[Requirements] Copy all records verbatim.

[Supplied information]
..............................
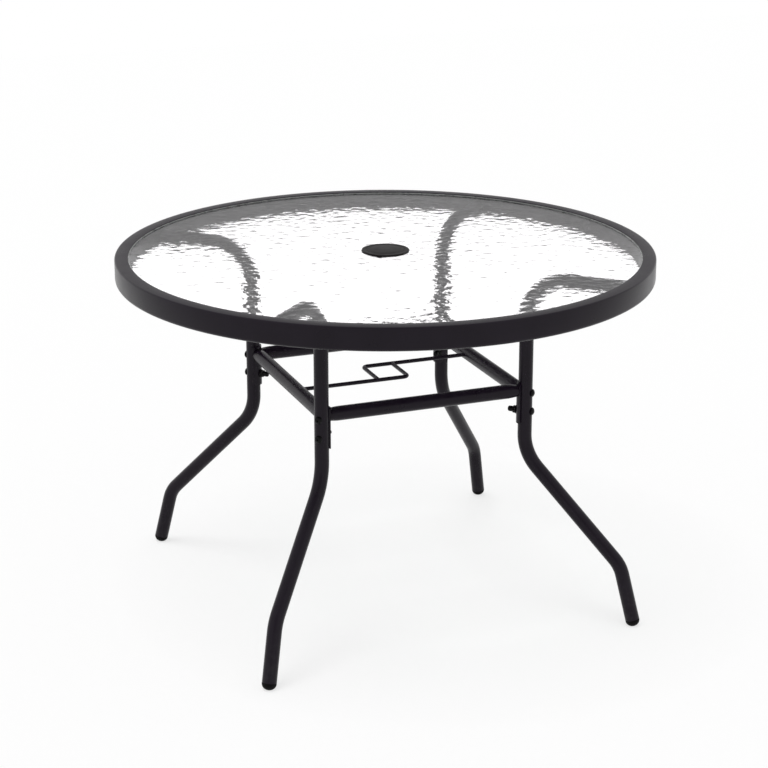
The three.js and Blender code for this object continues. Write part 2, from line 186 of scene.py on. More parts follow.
def coatedFinish(name, look):
    # Dark coating or plastic: two near tones in patches, fine grain, and paler rubbed edges
    material, tree, shader, place = newMaterial(name)
    grain = groupNode(tree, grainGroup, Grains_per_metre=look["grains"], Patches_per_metre=look["patches"])
    rub = groupNode(tree, rubGroup, Amount=look["rub"])
    link(tree, place, grain.inputs["Vector"])
    link(tree, place, rub.inputs["Vector"])
    patch = rangeNode(tree, grain.outputs["Patches"], *patchSpan, 0.0, 1.0)
    tone = mixColours(tree, patch, look["dark"], look["light"])
    link(tree, mixColours(tree, rub.outputs["Mask"], tone, look["rubbed"]), shader.inputs["Base Color"])
    rough = rangeNode(tree, grain.outputs["Patches"], *glossSpan, *look["roughness"])
    link(tree, rough, shader.inputs["Roughness"])
    shader.inputs["Specular IOR Level"].default_value = look["specular"]
    bumpFrom(tree, grain.outputs["Height"], look["bumpStrength"], look["bumpDepth"], shader)
    return material


powderCoat = coatedFinish("charcoalPowderCoat", {
    "dark": (0.0068, 0.0036, 0.0085), "light": (0.0092, 0.0056, 0.0115), "rubbed": (0.030, 0.027, 0.031),
    "grains": 900.0, "patches": 16.0, "rub": 0.35, "roughness": (0.26, 0.34), "specular": 0.17,
    "bumpStrength": 0.25, "bumpDepth": 0.00025,
})
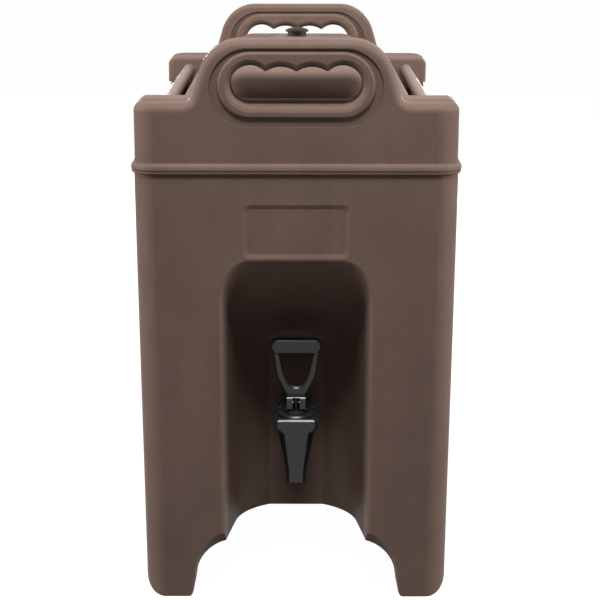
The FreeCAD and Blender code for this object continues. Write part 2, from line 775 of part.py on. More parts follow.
..............................
[Output for this exercise]
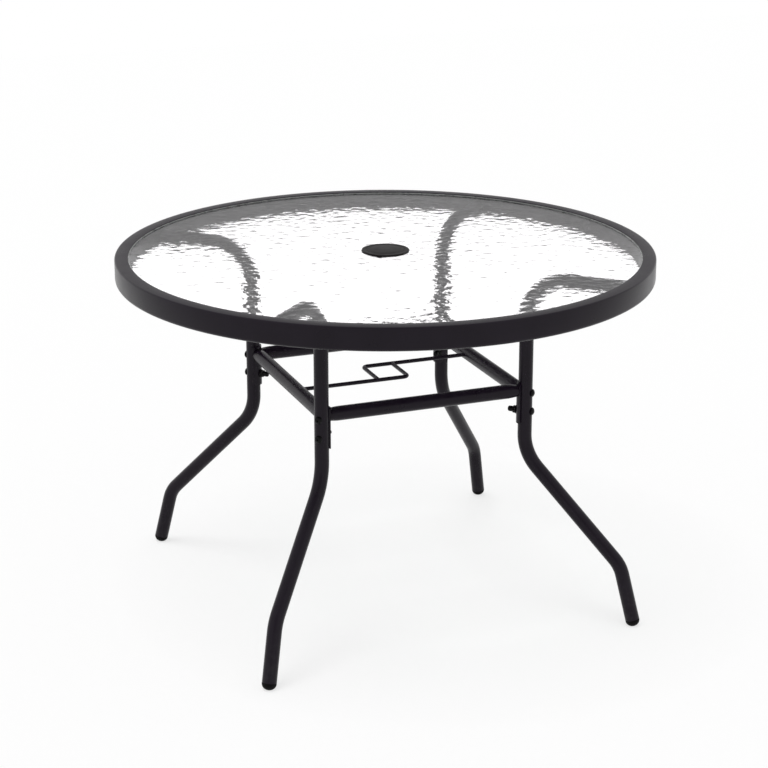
The three.js and Blender code for this object continues. Write part 2, from line 186 of scene.py on. More parts follow.
def coatedFinish(name, look):
    # Dark coating or plastic: two near tones in patches, fine grain, and paler rubbed edges
    material, tree, shader, place = newMaterial(name)
    grain = groupNode(tree, grainGroup, Grains_per_metre=look["grains"], Patches_per_metre=look["patches"])
    rub = groupNode(tree, rubGroup, Amount=look["rub"])
    link(tree, place, grain.inputs["Vector"])
    link(tree, place, rub.inputs["Vector"])
    patch = rangeNode(tree, grain.outputs["Patches"], *patchSpan, 0.0, 1.0)
    tone = mixColours(tree, patch, look["dark"], look["light"])
    link(tree, mixColours(tree, rub.outputs["Mask"], tone, look["rubbed"]), shader.inputs["Base Color"])
    rough = rangeNode(tree, grain.outputs["Patches"], *glossSpan, *look["roughness"])
    link(tree, rough, shader.inputs["Roughness"])
    shader.inputs["Specular IOR Level"].default_value = look["specular"]
    bumpFrom(tree, grain.outputs["Height"], look["bumpStrength"], look["bumpDepth"], shader)
    return material


powderCoat = coatedFinish("charcoalPowderCoat", {
    "dark": (0.0068, 0.0036, 0.0085), "light": (0.0092, 0.0056, 0.0115), "rubbed": (0.030, 0.027, 0.031),
    "grains": 900.0, "patches": 16.0, "rub": 0.35, "roughness": (0.26, 0.34), "specular": 0.17,
    "bumpStrength": 0.25, "bumpDepth": 0.00025,
})
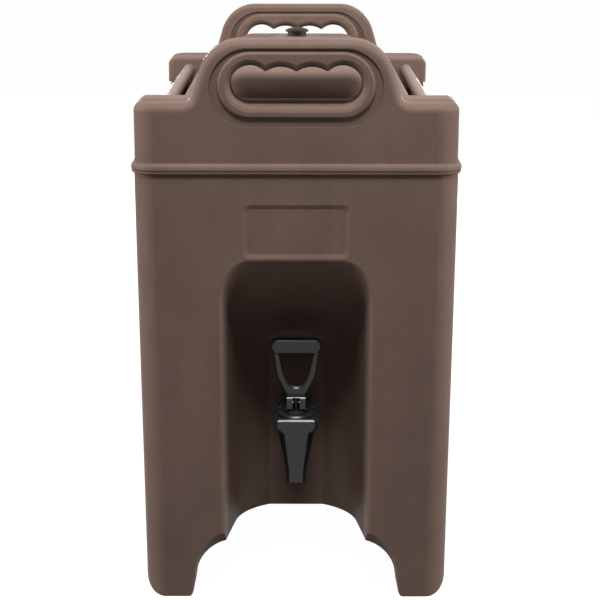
The FreeCAD and Blender code for this object continues. Write part 2, from line 775 of part.py on. More parts follow.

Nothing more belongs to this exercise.